_AIM_
Look through the data below. Pick out the lines holding the string "picture".

_RECORDS FOR PROCESSING_
--*--

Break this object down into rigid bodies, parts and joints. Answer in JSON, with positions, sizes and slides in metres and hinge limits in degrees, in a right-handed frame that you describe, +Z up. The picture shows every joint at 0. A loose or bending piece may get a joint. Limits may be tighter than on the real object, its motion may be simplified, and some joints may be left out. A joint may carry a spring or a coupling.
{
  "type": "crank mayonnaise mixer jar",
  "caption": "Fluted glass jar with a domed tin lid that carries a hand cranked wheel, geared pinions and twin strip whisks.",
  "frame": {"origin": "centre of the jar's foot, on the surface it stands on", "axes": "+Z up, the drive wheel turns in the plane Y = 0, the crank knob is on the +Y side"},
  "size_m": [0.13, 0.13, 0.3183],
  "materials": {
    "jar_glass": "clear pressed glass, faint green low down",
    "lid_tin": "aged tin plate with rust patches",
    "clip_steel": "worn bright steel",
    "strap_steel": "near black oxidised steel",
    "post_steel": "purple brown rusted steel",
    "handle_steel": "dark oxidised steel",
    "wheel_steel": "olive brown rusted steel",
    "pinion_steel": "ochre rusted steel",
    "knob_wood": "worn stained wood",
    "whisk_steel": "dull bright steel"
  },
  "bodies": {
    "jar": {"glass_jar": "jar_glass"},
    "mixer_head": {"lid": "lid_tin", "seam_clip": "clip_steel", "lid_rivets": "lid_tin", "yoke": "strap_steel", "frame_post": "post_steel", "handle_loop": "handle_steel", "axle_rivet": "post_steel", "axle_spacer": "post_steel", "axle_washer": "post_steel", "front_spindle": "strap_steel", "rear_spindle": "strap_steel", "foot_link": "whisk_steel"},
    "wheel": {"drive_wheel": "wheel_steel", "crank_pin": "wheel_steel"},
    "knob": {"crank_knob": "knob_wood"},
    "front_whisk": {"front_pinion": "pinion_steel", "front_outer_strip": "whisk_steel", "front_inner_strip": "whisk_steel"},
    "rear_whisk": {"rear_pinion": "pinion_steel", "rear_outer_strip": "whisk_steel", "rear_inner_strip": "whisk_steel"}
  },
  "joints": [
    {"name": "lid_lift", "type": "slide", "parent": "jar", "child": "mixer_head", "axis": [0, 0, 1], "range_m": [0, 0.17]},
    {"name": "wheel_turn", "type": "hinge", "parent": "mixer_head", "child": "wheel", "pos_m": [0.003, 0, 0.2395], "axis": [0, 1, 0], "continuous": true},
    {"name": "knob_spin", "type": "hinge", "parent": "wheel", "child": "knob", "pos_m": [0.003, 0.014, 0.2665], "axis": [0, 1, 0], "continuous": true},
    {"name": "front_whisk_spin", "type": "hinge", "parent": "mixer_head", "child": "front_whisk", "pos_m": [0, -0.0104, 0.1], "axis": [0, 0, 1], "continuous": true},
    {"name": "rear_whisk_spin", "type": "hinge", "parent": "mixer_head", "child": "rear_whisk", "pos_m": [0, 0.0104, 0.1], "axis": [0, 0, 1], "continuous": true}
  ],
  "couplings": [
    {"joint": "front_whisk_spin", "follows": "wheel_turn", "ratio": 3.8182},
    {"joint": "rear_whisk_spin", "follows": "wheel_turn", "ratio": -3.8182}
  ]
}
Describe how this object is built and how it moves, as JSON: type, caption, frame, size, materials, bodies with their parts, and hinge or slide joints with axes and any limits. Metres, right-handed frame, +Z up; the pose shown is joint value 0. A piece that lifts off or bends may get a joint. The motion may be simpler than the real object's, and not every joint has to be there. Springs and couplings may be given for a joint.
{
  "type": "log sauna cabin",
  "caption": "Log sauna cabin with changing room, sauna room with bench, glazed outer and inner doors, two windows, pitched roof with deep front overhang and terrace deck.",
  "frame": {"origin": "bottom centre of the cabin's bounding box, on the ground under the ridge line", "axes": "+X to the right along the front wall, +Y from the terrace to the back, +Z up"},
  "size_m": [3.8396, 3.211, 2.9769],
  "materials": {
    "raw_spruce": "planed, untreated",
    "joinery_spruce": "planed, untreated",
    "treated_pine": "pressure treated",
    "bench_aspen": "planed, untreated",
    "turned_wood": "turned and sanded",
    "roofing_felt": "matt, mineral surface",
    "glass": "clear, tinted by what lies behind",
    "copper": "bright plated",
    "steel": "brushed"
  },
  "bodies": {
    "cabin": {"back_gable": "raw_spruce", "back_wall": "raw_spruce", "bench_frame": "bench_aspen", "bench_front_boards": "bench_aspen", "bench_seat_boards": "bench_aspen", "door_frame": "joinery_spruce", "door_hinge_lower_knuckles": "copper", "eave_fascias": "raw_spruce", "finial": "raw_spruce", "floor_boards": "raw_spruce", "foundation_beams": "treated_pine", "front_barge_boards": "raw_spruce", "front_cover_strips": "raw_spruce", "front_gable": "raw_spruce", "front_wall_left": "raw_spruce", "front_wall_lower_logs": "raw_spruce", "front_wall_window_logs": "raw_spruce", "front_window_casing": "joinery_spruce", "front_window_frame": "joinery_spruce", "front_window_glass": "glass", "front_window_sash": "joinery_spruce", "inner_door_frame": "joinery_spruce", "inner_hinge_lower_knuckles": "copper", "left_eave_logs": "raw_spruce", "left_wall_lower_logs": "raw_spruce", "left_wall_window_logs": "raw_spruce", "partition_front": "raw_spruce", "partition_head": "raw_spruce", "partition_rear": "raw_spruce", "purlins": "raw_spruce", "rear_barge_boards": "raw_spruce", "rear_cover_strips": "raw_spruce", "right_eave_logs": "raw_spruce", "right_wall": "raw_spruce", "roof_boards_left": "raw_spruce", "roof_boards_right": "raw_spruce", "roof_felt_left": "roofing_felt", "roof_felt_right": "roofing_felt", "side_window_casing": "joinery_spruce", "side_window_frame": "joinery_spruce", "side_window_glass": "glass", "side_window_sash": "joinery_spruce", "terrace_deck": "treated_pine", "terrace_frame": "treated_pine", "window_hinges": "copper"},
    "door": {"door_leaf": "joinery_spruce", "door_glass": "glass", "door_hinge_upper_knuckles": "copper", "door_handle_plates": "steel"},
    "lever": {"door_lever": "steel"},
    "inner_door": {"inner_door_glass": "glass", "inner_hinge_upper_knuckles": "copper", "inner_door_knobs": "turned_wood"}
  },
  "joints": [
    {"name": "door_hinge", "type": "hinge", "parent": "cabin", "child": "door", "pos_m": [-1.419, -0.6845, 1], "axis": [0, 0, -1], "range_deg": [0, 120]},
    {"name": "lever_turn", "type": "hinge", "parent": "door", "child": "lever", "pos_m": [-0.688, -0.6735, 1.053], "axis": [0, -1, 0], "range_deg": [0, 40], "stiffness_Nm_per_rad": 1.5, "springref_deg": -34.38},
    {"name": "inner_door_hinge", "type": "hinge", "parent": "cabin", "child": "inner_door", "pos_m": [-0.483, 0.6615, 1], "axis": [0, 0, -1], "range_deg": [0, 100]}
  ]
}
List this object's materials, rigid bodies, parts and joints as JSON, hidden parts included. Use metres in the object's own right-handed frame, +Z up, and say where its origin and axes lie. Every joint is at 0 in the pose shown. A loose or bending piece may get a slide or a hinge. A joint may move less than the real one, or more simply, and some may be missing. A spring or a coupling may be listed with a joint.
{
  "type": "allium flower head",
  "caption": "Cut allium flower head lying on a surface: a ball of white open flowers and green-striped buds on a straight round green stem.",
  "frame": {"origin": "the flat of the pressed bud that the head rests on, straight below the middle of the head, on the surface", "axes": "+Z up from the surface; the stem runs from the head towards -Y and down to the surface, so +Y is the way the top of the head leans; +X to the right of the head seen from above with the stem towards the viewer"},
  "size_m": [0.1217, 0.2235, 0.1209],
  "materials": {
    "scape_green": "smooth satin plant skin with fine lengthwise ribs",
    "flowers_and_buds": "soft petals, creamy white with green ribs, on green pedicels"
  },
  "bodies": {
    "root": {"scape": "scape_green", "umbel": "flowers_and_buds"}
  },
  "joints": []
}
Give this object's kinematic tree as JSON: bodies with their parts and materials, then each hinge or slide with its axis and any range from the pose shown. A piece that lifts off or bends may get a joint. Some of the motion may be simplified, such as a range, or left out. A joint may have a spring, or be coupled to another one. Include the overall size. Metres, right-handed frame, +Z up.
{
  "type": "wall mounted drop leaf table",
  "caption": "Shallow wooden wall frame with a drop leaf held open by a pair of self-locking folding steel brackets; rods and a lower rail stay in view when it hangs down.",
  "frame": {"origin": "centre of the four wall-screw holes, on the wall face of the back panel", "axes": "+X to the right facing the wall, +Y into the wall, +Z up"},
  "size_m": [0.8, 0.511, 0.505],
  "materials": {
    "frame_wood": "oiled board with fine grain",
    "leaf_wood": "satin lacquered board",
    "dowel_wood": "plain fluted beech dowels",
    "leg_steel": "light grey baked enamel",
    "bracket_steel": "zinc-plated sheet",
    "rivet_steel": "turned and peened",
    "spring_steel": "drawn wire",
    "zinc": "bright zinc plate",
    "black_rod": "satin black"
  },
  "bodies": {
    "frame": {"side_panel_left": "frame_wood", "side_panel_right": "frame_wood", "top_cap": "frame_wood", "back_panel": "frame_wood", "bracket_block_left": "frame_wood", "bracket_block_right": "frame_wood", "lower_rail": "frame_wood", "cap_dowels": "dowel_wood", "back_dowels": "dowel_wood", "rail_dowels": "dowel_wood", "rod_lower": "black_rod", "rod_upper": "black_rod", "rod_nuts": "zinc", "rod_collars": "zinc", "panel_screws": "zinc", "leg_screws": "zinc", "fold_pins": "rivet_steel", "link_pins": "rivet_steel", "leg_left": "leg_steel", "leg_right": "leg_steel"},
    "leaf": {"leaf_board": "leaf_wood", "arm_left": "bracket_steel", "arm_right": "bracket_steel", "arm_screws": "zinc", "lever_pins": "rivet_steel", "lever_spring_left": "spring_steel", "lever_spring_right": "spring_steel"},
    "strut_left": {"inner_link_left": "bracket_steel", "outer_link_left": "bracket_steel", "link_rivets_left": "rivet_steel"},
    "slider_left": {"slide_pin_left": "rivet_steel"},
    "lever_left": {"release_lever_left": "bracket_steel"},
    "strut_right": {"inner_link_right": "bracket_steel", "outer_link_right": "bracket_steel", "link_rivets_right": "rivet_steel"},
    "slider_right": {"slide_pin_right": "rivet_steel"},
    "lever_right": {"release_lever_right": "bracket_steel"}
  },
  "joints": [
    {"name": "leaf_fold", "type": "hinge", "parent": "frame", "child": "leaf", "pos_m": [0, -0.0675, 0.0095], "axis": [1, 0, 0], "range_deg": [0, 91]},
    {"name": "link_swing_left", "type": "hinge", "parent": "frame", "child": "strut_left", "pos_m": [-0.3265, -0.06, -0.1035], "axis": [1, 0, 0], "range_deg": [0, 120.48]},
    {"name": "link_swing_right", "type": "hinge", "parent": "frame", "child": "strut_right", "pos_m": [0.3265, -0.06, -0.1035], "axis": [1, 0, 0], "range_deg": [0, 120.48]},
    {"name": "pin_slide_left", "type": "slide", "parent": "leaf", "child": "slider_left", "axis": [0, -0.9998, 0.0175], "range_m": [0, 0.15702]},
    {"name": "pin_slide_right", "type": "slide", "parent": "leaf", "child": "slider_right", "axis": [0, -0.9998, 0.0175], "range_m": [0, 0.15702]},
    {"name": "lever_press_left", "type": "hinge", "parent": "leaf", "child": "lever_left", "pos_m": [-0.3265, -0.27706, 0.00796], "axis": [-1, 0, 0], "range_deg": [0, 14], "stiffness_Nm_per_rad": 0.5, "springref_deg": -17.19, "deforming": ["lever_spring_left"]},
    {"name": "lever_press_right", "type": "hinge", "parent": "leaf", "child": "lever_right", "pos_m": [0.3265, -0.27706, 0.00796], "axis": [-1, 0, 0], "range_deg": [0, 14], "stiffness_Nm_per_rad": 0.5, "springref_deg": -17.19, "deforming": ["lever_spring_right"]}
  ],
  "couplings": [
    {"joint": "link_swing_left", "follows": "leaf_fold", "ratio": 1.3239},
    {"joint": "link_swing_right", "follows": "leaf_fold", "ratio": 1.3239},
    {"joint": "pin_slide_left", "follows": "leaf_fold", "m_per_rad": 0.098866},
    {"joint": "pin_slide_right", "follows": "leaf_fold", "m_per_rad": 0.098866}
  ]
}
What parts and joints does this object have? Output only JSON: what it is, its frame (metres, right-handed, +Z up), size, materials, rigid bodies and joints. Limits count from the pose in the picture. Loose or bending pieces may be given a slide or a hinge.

--*--

_THE RESULT_
Break this object down into rigid bodies, parts and joints. Answer in JSON, with positions, sizes and slides in metres and hinge limits in degrees, in a right-handed frame that you describe, +Z up. The picture shows every joint at 0. A loose or bending piece may get a joint. Limits may be tighter than on the real object, its motion may be simplified, and some joints may be left out. A joint may carry a spring or a coupling.
What parts and joints does this object have? Output only JSON: what it is, its frame (metres, right-handed, +Z up), size, materials, rigid bodies and joints. Limits count from the pose in the picture. Loose or bending pieces may be given a slide or a hinge.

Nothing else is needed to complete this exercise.